Written request => Copy the data exactly from the line that contains "The FreeCAD and" through the line that contains "return made, width * mm", keeping both end lines and leaving out everything else.

====== Provided data

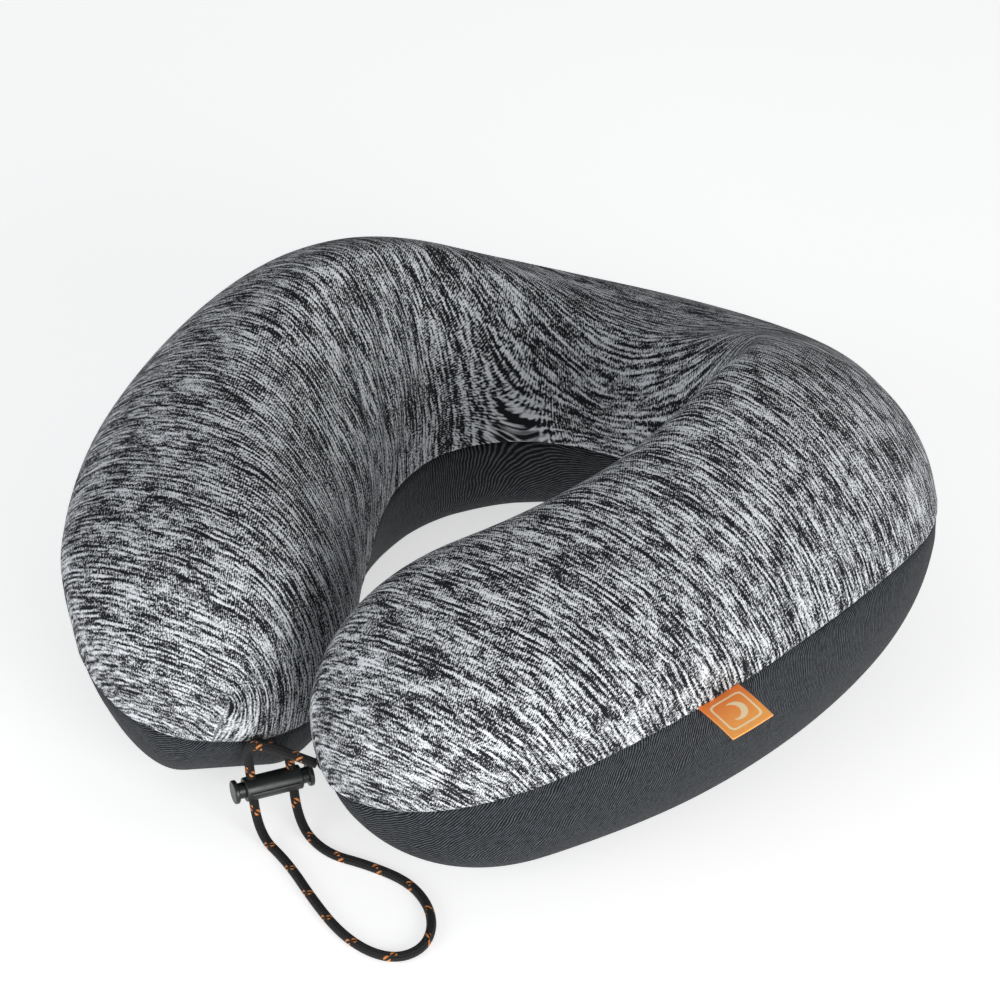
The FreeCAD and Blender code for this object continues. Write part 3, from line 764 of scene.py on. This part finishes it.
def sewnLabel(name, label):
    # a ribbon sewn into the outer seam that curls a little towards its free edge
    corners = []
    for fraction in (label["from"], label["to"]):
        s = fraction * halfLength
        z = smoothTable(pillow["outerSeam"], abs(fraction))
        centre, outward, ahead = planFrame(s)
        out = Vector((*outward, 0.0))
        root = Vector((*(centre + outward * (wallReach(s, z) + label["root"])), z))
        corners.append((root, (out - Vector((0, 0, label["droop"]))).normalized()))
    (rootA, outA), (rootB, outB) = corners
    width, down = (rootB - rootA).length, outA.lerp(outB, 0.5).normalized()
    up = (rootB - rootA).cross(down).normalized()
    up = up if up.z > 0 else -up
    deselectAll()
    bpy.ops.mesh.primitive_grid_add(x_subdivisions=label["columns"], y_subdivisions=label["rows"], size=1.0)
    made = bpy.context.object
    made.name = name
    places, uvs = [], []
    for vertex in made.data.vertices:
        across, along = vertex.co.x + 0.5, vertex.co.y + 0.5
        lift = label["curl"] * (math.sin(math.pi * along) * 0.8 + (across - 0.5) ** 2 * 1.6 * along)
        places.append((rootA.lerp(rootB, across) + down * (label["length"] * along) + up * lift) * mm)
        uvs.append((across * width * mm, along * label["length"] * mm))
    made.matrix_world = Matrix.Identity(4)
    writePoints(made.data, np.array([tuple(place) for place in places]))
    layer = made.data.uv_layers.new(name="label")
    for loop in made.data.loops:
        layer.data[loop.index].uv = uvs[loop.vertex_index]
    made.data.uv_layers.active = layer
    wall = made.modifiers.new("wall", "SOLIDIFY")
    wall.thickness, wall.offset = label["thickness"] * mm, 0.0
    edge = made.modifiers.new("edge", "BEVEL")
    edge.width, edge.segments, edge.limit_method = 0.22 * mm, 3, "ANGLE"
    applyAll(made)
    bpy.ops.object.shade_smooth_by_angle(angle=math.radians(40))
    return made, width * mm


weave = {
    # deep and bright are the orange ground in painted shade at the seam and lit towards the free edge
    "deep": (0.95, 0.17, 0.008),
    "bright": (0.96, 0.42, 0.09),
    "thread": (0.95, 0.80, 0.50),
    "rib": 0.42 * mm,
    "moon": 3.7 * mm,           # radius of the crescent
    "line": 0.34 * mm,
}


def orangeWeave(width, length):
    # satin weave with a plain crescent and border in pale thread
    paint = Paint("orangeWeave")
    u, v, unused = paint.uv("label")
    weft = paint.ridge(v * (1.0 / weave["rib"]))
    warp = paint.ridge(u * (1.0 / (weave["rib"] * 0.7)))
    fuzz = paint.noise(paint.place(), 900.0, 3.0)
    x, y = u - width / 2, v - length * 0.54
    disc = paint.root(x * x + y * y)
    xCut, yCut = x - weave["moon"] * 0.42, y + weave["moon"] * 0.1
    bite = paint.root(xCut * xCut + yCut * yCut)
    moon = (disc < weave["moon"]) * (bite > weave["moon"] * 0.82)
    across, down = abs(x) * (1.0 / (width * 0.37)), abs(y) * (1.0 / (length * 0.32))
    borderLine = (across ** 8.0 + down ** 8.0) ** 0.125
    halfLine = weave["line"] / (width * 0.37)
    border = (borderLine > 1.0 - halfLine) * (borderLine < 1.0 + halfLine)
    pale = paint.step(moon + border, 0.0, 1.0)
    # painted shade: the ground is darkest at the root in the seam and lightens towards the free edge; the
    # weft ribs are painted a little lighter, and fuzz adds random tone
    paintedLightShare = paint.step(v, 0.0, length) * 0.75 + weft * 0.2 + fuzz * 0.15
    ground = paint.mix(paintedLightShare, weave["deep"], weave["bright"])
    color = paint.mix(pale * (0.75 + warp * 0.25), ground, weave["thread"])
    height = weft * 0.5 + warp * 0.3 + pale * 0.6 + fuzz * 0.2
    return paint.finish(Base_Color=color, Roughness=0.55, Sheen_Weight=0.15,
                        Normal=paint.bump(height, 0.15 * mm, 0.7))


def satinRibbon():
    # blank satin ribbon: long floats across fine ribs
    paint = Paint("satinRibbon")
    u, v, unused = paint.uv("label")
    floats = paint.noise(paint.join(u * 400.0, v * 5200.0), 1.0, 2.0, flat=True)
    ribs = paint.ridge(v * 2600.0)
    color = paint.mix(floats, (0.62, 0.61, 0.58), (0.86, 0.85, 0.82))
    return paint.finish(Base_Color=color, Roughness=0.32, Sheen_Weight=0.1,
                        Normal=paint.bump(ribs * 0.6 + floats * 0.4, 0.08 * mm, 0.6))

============
====== Provided data

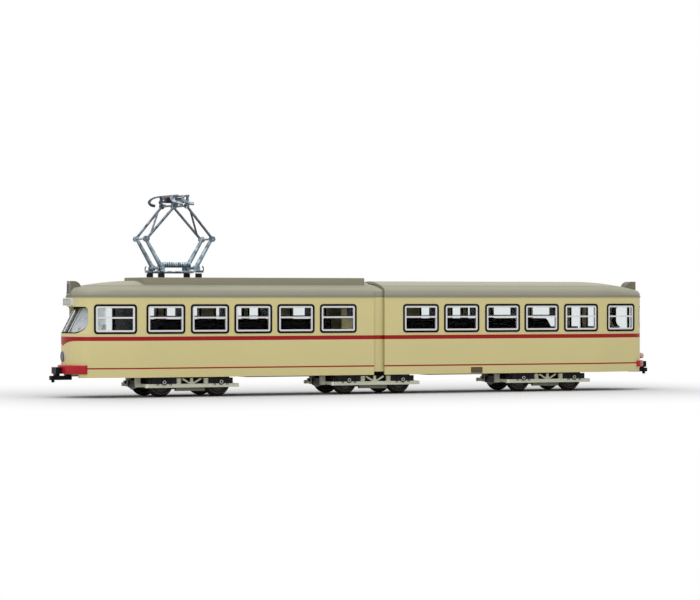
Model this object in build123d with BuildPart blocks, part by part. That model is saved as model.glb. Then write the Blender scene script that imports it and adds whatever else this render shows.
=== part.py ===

============
====== Provided data

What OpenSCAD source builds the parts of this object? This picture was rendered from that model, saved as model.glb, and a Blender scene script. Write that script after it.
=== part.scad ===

============

Output of the task =>
The FreeCAD and Blender code for this object continues. Write part 3, from line 764 of scene.py on. This part finishes it.
def sewnLabel(name, label):
    # a ribbon sewn into the outer seam that curls a little towards its free edge
    corners = []
    for fraction in (label["from"], label["to"]):
        s = fraction * halfLength
        z = smoothTable(pillow["outerSeam"], abs(fraction))
        centre, outward, ahead = planFrame(s)
        out = Vector((*outward, 0.0))
        root = Vector((*(centre + outward * (wallReach(s, z) + label["root"])), z))
        corners.append((root, (out - Vector((0, 0, label["droop"]))).normalized()))
    (rootA, outA), (rootB, outB) = corners
    width, down = (rootB - rootA).length, outA.lerp(outB, 0.5).normalized()
    up = (rootB - rootA).cross(down).normalized()
    up = up if up.z > 0 else -up
    deselectAll()
    bpy.ops.mesh.primitive_grid_add(x_subdivisions=label["columns"], y_subdivisions=label["rows"], size=1.0)
    made = bpy.context.object
    made.name = name
    places, uvs = [], []
    for vertex in made.data.vertices:
        across, along = vertex.co.x + 0.5, vertex.co.y + 0.5
        lift = label["curl"] * (math.sin(math.pi * along) * 0.8 + (across - 0.5) ** 2 * 1.6 * along)
        places.append((rootA.lerp(rootB, across) + down * (label["length"] * along) + up * lift) * mm)
        uvs.append((across * width * mm, along * label["length"] * mm))
    made.matrix_world = Matrix.Identity(4)
    writePoints(made.data, np.array([tuple(place) for place in places]))
    layer = made.data.uv_layers.new(name="label")
    for loop in made.data.loops:
        layer.data[loop.index].uv = uvs[loop.vertex_index]
    made.data.uv_layers.active = layer
    wall = made.modifiers.new("wall", "SOLIDIFY")
    wall.thickness, wall.offset = label["thickness"] * mm, 0.0
    edge = made.modifiers.new("edge", "BEVEL")
    edge.width, edge.segments, edge.limit_method = 0.22 * mm, 3, "ANGLE"
    applyAll(made)
    bpy.ops.object.shade_smooth_by_angle(angle=math.radians(40))
    return made, width * mm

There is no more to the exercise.